Abu Hurairah رضي الله عنه berkata, bahwa Rasulullah ﷺ bersabda,
اللَّهُمَّ إِنِّي أُحَرِّجُ حَقَّ الضَّعِيفَيْنِ الْيَتِيمِ وَالْمَرْأَة
“Ya Allah, sungguh aku telah mengharamkan manusia menyia-nyiakan hak dua orang lemah, (yaitu hak) anak yatim dan wanita.” (HR. Ibnu Majah, dihasankan oleh al-Albani dalam ash-Shahihah no. 1015)
Hendaknya Anak Yatim Dijauhkan Dari Nafkah Yang Haram
Makanan sangat berpengaruh kepada pendidikan anak yatim, memberi makan mereka dengan hasil yang halal, in syaa Allah akan menjadikan anak shalih dan shalihah, sebagaimana para utusan Allah diperintah agar makan dan minum dari hasil yang halal sehingga mereka dimudahkan oleh Allah untuk beramal shalih. Berikut ini teguran Rasulullah ﷺ kepada yang memberi makan anak yatim dari hasil yang haram:
عَنْ أَبِي الْوَدَّاكِ عَنْ أَبِي سَعِيدٍ قَالَ كَانَ عِنْدَنَا خَمْرٌ لِيَتِيمٍ فَلَمَّا نَزَلَتْ الْمَائِدَةُ سَأَلْتُ رَسُولَ اللهِ صَلَّى اللهُ عَلَيْهِ وَسَلَّمَ عَنْهُ وَقُلْتُ إِنَّهُ لِيَتِيمٍ فَقَالَ أَهْرِيقُوهُ
Dari Abu al-Waddak dari Abu Sa’id رضي الله عنه, ia berkata, “Dahulu di rumah kami ada khamer —yang dijual— untuk membiayai anak yatim. Ketika surah aI-Ma’idah turun, aku bertanya kepada Rasulullah ﷺ tentang hal ini. Aku berkata, ‘Khamer itu untuk —membiayai— anak yatim?’ Beliau menjawab, ‘Tumpahkanlah khamer!’” (HR. at-Tirmidzi: 1310, dishahihkan oleh al-Albani dalam al-Misykah no. 3648)

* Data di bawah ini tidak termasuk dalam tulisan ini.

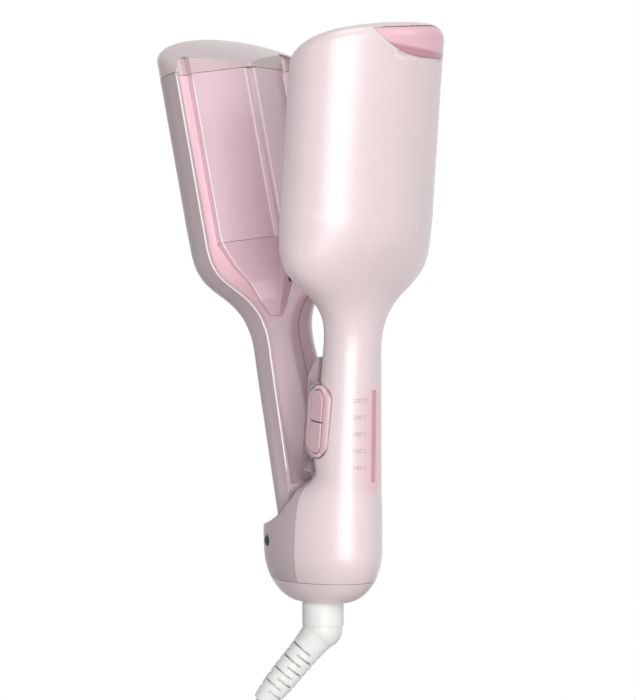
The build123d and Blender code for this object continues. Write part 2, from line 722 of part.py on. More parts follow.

Hadits ini memberi peringatan kepada pengasuh anak yatim, hendaknya tidak memberi makan mereka dari harta yang haram, terlebih lagi di zaman kita sekarang semisal bunga bank dan yang lainnya. Karena adanya ancaman pula bahwa orang yang makan dari hasil yang haram, doanya tidak akan dikabulkan.